The Easiest Hard Problem: Balanced Number Partitioning

cperciva · on Jan 3, 2008

This is a generally good article, but it gets two things irritatingly wrong. First, it presents the problem as only existing in the case of partitioning into two sets; in fact, the problem is usually considered in the case of partitioning into three or more sets, since the two-set case is really just the (far more widely known) Subset-Sum problem.

Second, the article gives an example of a two-set partitioning problem and then states that "the only sure way to find the one perfect partition is to check all possible partitions", i.e., that the optimal algorithm runs in O(2^N) time. In fact, there is a trivial O(sqrt(2)^N) algorithm for the problem.

auferstehung · on Jan 4, 2008

It is my understanding that the hard part is when m/n ~1 (P/N~1 in wikipedia terms). Does your O(sqrt(2)^N) algorithm work well for 1000 numbers between 1 and 2^1000. Wikipedia says, "We give efficient algorithms for both small N and small P cases below," which would seem to imply the answer is no.

Regardless, the most interesting aspect of the article to me was the existence of a phase transition between easy and hard parts of this type of problem. I found the reference to Stephan Mertens work relating this computational problem to statistical physics, specifically spin glasses, the most interesting. See samples of his work at http://arxiv.org/find/all/1/all:+AND+stephan+mertens/0/1/0/a...

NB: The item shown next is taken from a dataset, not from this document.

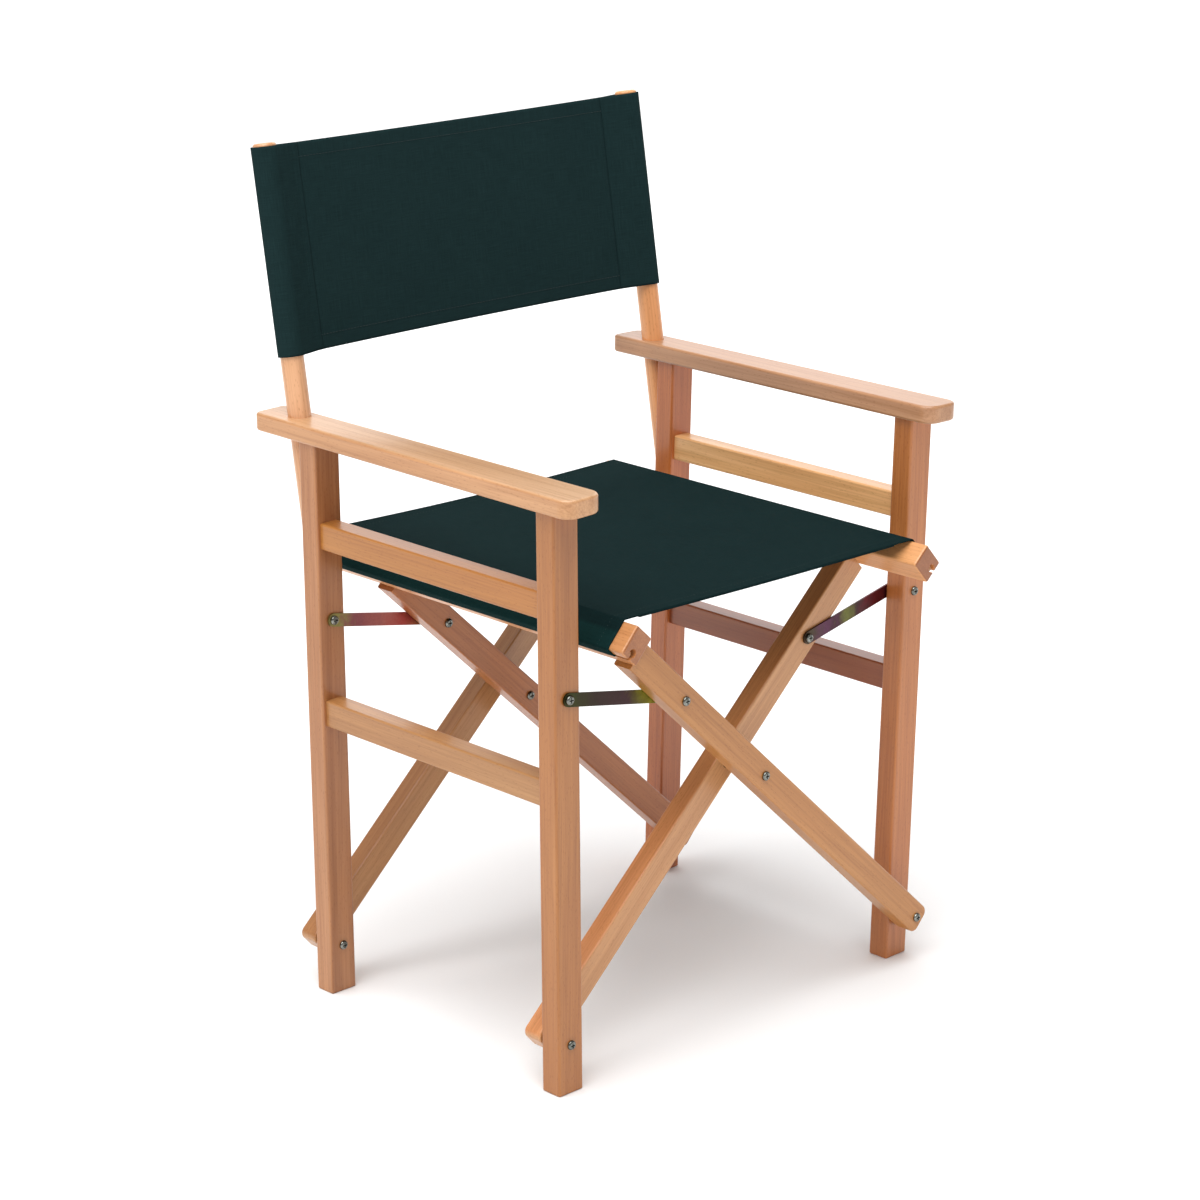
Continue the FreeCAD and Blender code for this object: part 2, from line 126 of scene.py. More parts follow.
class Graph:
    """A material with a Principled shader, and short ways to add and link its nodes."""

    def __init__(self, name):
        self.material = bpy.data.materials.new(name)
        self.material.use_nodes = True
        self.tree = self.material.node_tree
        self.tree.nodes.clear()
        self.output = self.add("ShaderNodeOutputMaterial")
        self.shader = self.add("ShaderNodeBsdfPrincipled")
        self.link(self.shader.outputs[0], self.output.inputs[0])

    def add(self, kind, **settings):
        node = self.tree.nodes.new(kind)
        for key, value in settings.items():
            setattr(node, key, value)
        return node

    def link(self, a, b):
        self.tree.links.new(a, b)

    def feed(self, socket, value):
        """Link a socket or set a constant."""
        if hasattr(value, "is_output"):
            self.link(value, socket)
        else:
            socket.default_value = value

    def set(self, **values):
        """Feed the shader's sockets; an underscore stands for a space in a socket's name."""
        for key, value in values.items():
            self.feed(self.shader.inputs[key.replace("_", " ")], value)

    def coordinates(self, kind="Object"):
        return self.add("ShaderNodeTexCoord").outputs[kind]

    def split(self, vector):
        """The x, y and z sockets of a vector."""
        node = self.add("ShaderNodeSeparateXYZ")
        self.link(vector, node.inputs[0])
        return node.outputs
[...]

Incidentally, Angell has a new paper out on the glass transition. http://arxiv.org/abs/0712.4233

bayareaguy · on Jan 3, 2008

Where can I read more about the O(sqrt(2)^N) algorithm?

cperciva · on Jan 3, 2008

The gist of the algorithm is covered in http://en.wikipedia.org/wiki/Subset_sum_problem#Exponential_...

Going from the O(2^(N/2) N) algorithm described in the wikipedia article to O(2^(N/2)) just involves keeping the lists of subset sums sorted during the construction process, thereby avoiding the need for the expensive sorting step.

That said, the O(2^(N/2)) algorithm requires O(2^(N/2)) space, making it less than ideal; in most circumstances, an algorithm which generates the lists of subset sums for each half of the list on-demand using a priority queue is better -- this approach takes O(2^(N/2) N) time, but only O(2^(N/4)) memory.